Dans cette ferme, Patricia Barber a écrit la moité des textes de Modern Cool, en plus d’y signer toutes les musiques. Dès les premiers instants de cette odyssée sonore, sur Touch of Trash, elle appose sa voix douce sur un jazz difforme au climat austère (complété par la trompette de Dave Douglas), et laisse ces mots au passage: «Masculine resolve with a feminine plan / Domination an submission / She smells the gas then lights the match.» Barber affiche sa préférence sexuelle subtilement, au point d’adapter She’s a Lady (Paul Anka) dans une version langoureuse et sensuelle à mourir. Du même coup, elle propulse la version poilue de Tom Jones aux calendes grecques…

«Après la sortie de Café Blue, j’avais déjà écrit pas mal toutes les chansons de Modern Cool. Je n’ai donc pas vécu l’angoisse de faire mieux que mon précédent, même s’il avait unanimement rallié la critique. Il y a un lien très audible dans la progression entre ces deux albums. Ce que Café Blue a instauré, Modern Cool l’a développé. Il y a une émotion dans le timbre de ma voix qui suscite une certaine intimité, et j’essaie de la marier à une discipline dans ma façon de rendre les chansons. J’aime la tension qui en découle, au point d’en oublier la forme. Finalement, la plus grande différence avec Café Blue, c’est que j’ai renforcé l’aspect composition. C’est devenu ma grande motivation. C’est ce qui me donne le goût de me lever le matin.»

Patricia Barber est une pianiste timide en concert. Ce qu’elle avoue sans problème. Lors de sa seule escale à Montréal, il y a deux étés, la pianiste de quarante-trois ans, concentrée dans sa bulle, évitait le regard de la foule. Un inconfort qu’on oublie vite dès que sa douce folie s’installe.

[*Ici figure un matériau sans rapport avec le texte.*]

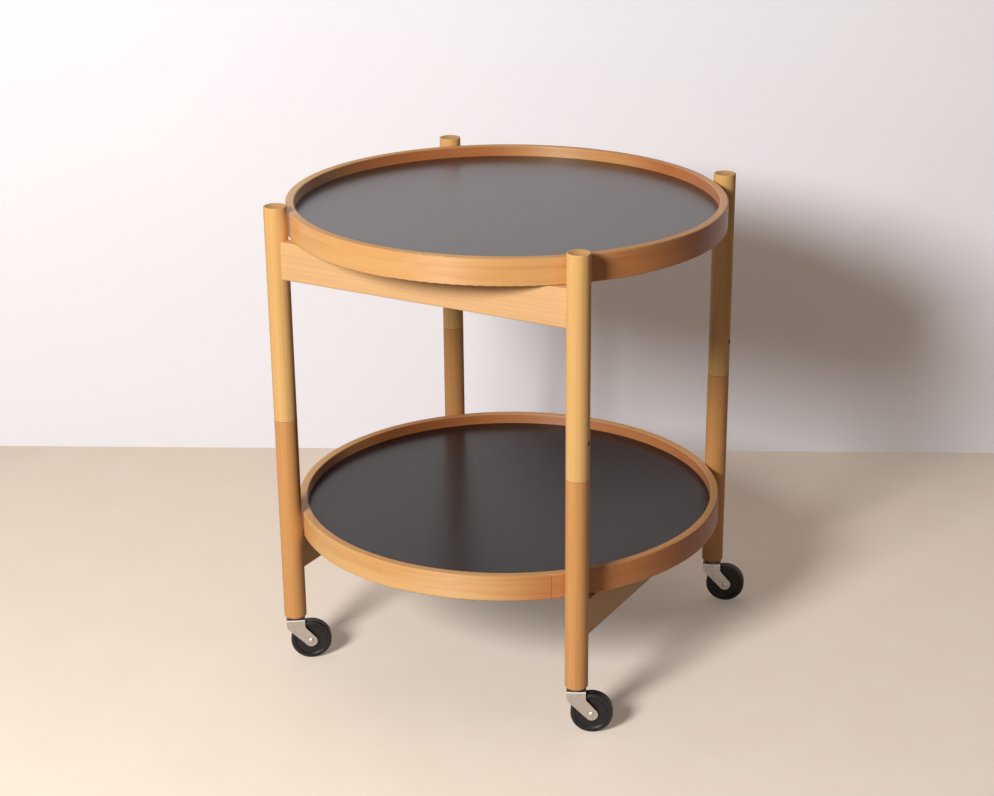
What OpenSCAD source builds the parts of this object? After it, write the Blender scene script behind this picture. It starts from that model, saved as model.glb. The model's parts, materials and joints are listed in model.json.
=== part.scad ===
// Two-tier serving table with round lift-off trays, on four castors.
//
// Each leg is split at half height into two halves that turn on a hidden
// steel pivot. The upper halves are joined in pairs by the front and back
// rails, the lower halves by the left and right rails, so the four ladders
// close up as a parallelogram once both trays are lifted out. The trays drop
// between the legs, rest on the rails and lock the frame square.
//
// Axes: X runs along the front and back rails, Y along the left and right
// rails, Z is up. The origin is on the floor below the middle of the trays.

/* [Trays] */
// Outside diameter of both trays
tray_d = 580; // [520:2:640]
// Height of the bent wooden rim
rim_h = 35; // [26:1:40]
// Thickness of the bent wooden rim
rim_t = 11.5; // [9:0.5:16]
// Rounding of the four long edges of the rim
rim_round = 1.6; // [0.5:0.1:3]
// Thickness of the tray panel
panel_t = 6; // [4:0.5:10]
// Thickness of the tongue round the panel's edge
tongue_t = 4; // [3:0.5:5]
// Depth of the groove in the rim that holds the tongue
groove_d = 4; // [2:0.5:6]
// Gap between a tray's rim and each leg
tray_gap = 1.5; // [1:0.1:4]
// Clearance between a seated tray and the rails below it
tray_rest = 0.3; // [0.2:0.05:0.6]

/* [Legs] */
// Diameter of the round legs
leg_d = 30; // [26:1:38]
// Length of a leg from the castor's flange to the top, both halves together
leg_l = 578; // [540:2:640]
// How far the legs stand above the upper tray's rim
leg_above_rim = 9; // [4:0.5:16]
// Height of the lower tray's underside above the foot of the legs
lower_tray_lift = 119; // [110:0.5:160]
// Rounding of the edge round the leg's top
leg_top_round = 1.2; // [0.8:0.1:2]
// Radius of the shallow dish turned into the leg's top
dish_r = 12.6; // [8:0.1:13]
// Depth of that dish at its middle
dish_depth = 3.2; // [0.8:0.1:4]
// Rounding of the edge round the leg's foot
leg_foot_round = 2.6; // [1:0.1:3.5]
// Gap that shows between the two halves of a leg
seam_gap = 0.3; // [0.3:0.05:0.6]
// Small bevel on both edges of that joint
seam_bevel = 0.3; // [0.2:0.1:1.2]

/* [Rails] */
// Height of the four rails
rail_h = 50; // [40:1:60]
// Thickness of the four rails
rail_t = 18; // [14:1:20]
// Rounding of the rails' long edges
rail_round = 2; // [0.5:0.5:4]
// Thickness of the tenons
tenon_t = 9; // [6:0.5:10]
// Height of the tenons
tenon_h = 36; // [28:1:38]
// Length of a tenon inside the leg
tenon_l = 20; // [12:1:21]
// Free space at the end of a tenon
tenon_end = 0.6; // [0.2:0.1:1]

/* [Leg pivots] */
// Diameter of the steel pivot inside each leg
pivot_d = 12; // [8:0.5:14]
// Length of the pivot in each half of the leg
pivot_reach = 60; // [50:1:90]
// Free space at each end of the pivot's bores
pivot_end = 1; // [0.5:0.5:3]
// Thickness of the washer between the halves
washer_t = 0.8; // [0.6:0.1:2]
// Diameter of that washer
washer_d = 24; // [18:1:25]
// Distance of the retaining pin below the pivot's upper end
pin_below_end = 11; // [8:1:18]
// Diameter of the retaining pin's shank
pin_d = 4; // [3:0.5:5]
// Diameter of the retaining pin's head
pin_head_d = 6.4; // [6:0.2:8]
// Height of the retaining pin's head
pin_head_h = 1.7; // [1.2:0.1:2.4]
// Depth of the head's seat where the leg is lowest beside it
pin_head_sink = 0.2; // [0.1:0.05:0.5]
// Depth of the ring groove in the pivot that the retaining pin rides in
pivot_groove = 2.2; // [1.5:0.1:2.5]

/* [Castors] */
// Height from the floor to the foot of the legs
castor_h = 63; // [61:1:72]
// Outside diameter of the wheel
wheel_d = 55; // [50:1:57]
// Width of the tyre
tyre_w = 16; // [13:0.5:17]
// Thickness of the tyre
tyre_t = 4; // [3.5:0.5:6]
// Rounding of the tyre's shoulders
tyre_round = 3; // [1:0.5:4]
// Width of the wheel's hub
hub_w = 17; // [17:0.5:20]
// Diameter of the wheel's hub
hub_d = 17; // [14:1:20]
// Width of the wheel's web between hub and tyre
web_w = 12; // [7:1:13]
// Width of the wheel's flange under the tyre
felloe_w = 15; // [12:0.5:16]
// Thickness of the wheel's flange under the tyre
felloe_t = 1.5; // [1:0.5:4]
// Slope from that flange down to the web, along the wheel's radius
felloe_slope = 1.6; // [1:0.1:3]
// Horizontal distance from the swivel axis to the wheel's axle
trail = 20; // [17:1:24]
// Thickness of the fork's sheet steel
fork_t = 2; // [1.5:0.25:2.5]
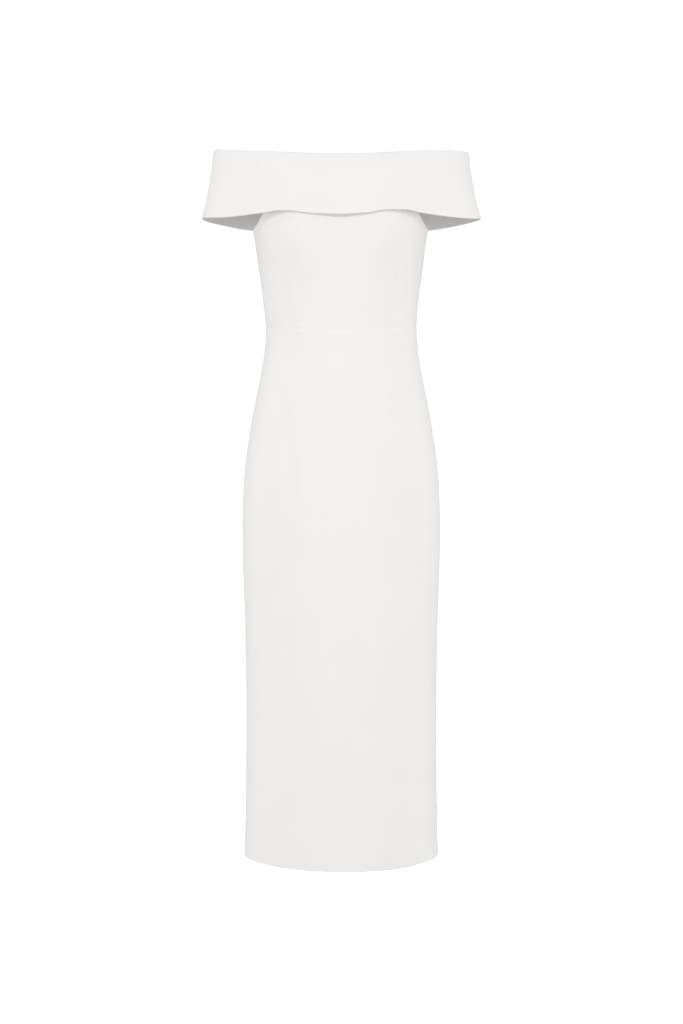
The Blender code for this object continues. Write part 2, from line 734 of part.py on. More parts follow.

«Ce que j’ai voulu faire ressentir à travers la musique de Modern Cool, c’est que rien ne fonctionne aujourd’hui. Nous sommes devenus plus ou moins matérialistes. C’est, pour moi, une chose positive que d’évoquer les bonnes valeurs qui semblent oubliées, comme, par exemple, le sens de la mélodie. Oui, la nostalgie est une bonne chose. C’est pourquoi mon prochain disque en sera un de standards du jazz. Ce n’est pas ma compagnie de disques qui l’a voulu ainsi, c’est moi. Et la raison de cela, c’est que je ne voulais pas être mise en marché comme une interprète de vieux classiques. Mais, au demeurant, je préfère être une artiste qui fait du jazz pour notre époque, aujourd’hui et maintenant.»